Theory to Practice

Information asymmetry and the excess dividends of REITs: a comparison between the American and European markets

The greater the information asymmetry, the bigger the portion of discretionary dividends among Real Estate Investment Trusts (REITs) - and this happens more often in Europe than in the US, where the market is more mature

The context

Brick-and-mortar is one of the most common forms of investment in Italy, Europe and the US. But direct investments in real estate involve countless complications in terms of property management and risk diversification. To offset for these drawbacks, more and more investors are turning to indirect investments in Real Estate Investment Trusts (REIT). These listed firms, which manage and invest in properties, represent a valid alternative to direct investments in property.

 

REITs are subject to regulations that differ from country to country, but the underlying rationale is inspired by similar principles, placing restrictions on potential investment options (primarily leased buildings) and governance (a broad shareholder base). REITs are also required to distribute a generous share of their profits in the form of dividends to shareholders; in exchange they get major tax breaks.

 

Over the years, REITs have been distributing dividends above and beyond the level required to maintain their privileged fiscal status, because investors prefer companies that generate high cash flows.

 

The research

In a recent study, we analyzed the determinants that enable REITs to payout higher dividends than the minimum requirements.

 

Specifically, we focused on the effect that information asymmetry has on dividend distributions, in particular with regard to the discretionary portion of these payments, i.e. over and above the minimum amount required by law.
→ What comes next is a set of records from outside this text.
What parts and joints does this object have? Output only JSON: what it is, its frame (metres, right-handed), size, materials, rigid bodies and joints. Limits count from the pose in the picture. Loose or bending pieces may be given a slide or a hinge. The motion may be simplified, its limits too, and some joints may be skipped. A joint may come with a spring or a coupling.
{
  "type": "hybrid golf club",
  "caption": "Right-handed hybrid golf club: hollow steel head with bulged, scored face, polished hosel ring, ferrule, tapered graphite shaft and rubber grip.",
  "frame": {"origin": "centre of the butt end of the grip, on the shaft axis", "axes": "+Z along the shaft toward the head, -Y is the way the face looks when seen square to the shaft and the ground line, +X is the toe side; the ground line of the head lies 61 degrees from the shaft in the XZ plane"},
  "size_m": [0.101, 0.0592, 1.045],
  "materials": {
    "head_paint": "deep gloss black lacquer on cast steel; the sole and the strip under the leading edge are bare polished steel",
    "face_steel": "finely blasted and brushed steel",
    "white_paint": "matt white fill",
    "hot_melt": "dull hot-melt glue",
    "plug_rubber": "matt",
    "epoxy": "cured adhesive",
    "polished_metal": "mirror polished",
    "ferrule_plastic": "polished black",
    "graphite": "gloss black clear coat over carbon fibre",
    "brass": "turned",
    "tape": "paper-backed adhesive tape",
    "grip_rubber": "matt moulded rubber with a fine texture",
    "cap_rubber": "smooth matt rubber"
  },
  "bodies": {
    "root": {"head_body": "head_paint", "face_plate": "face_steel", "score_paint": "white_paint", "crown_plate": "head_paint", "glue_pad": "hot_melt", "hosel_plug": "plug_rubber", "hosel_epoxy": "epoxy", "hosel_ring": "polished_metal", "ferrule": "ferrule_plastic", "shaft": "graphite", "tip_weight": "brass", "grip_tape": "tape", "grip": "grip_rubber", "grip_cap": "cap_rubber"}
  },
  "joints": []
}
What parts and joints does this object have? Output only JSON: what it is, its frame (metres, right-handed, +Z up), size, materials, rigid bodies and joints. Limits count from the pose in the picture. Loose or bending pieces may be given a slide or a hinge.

The research was conducted both on the European and the US markets, allowing for a comparison between the two, and highlighting similarities and differences.

 

Our research sample counted 341 REITs, of which 238 were in the US and 103 in Europe (specifically 33 in France, 27 in the UK, 16 in Spain, 15 in Belgium, 6 in Germany, 3 in the Netherlands, and 3 in Italy). Observations numbered 3,411 over the time horizon from 2000 to 2016, which also covers the two years of the financial crisis (2007-2008).

 

As regards payments of mandatory dividends, each country has its own relevant regulatory framework, with different requirements on the percentage distribution and how this percentage is calculated.

 

Utilizing multiple linear regression models and Tobin’s Q ratio (as a proxy for quantifying information asymmetry), our findings show that the greater the information asymmetry, the greater the portion of discretionary dividends that REITs distribute. What’s more, this effect is more pronounced in Europe as compared to the US. In addition, the impact of cash flows on excess dividend distribution is weaker in the US compared to Europe. The market on this continent is not as mature as in the US, and lower competition may well put less pressure on managers when making decisions about dividend distribution. This means they can base their choices primarily on the availability of cash flows. Moreover, lower competition among European REITs also allows them to curb the competition on excess dividend distribution.

 

These results were what we expected, in light of the fact that market capitalization of American REITs at the end of March 2021 was around 1,351 billion dollars, more than double the European market. Because the US market is more mature, it also sees higher values in terms of leverage. As regards other determinants of dividend distribution, what emerges from the study is that the return on assets (ROA) and repurchase of common shares are inversely related to excess dividends. Repurchasing can be used as a tool for reducing information asymmetry and agency costs, because such a move reflects management’s confidence in the future of the REIT, and signals an undervaluation of the REIT stock by the capital markets. Both buybacks and excess dividends create the same effect, but in two different ways, because in both cases internal resources are given to shareholders, so they can be considered substitutable.

 

Conclusions and takeaways

This research shines a light on the negative relationship between excess dividends and performance for REITs. The reason for this is that the best-performing REITs prefer to withhold the funds they generate and seek out new investment opportunities, confident that they can replicate their track record. Consequently, REITs that perform more poorly have to payout more dividends to remain attractive on the market.

 

The negative relationship between buybacks on REIT stock and excess expected dividends might reveal which REITs are less astute at identifying profitable investment opportunities, given that the REITs that withhold more cash earn higher returns, as a rule. Since these results also confirm that share buybacks are a substitute for dividend distribution, investors should see a similar signal in the distribution of excess cash flow.

 

As far as information asymmetry, this has a bigger impact on excess dividends in Europe than in the US. The REIT market in Europe is less developed compared to its American counterpart, and this may be the cause of a higher level of investor diffidence and skepticism, with REITs obliged to distribute higher dividends.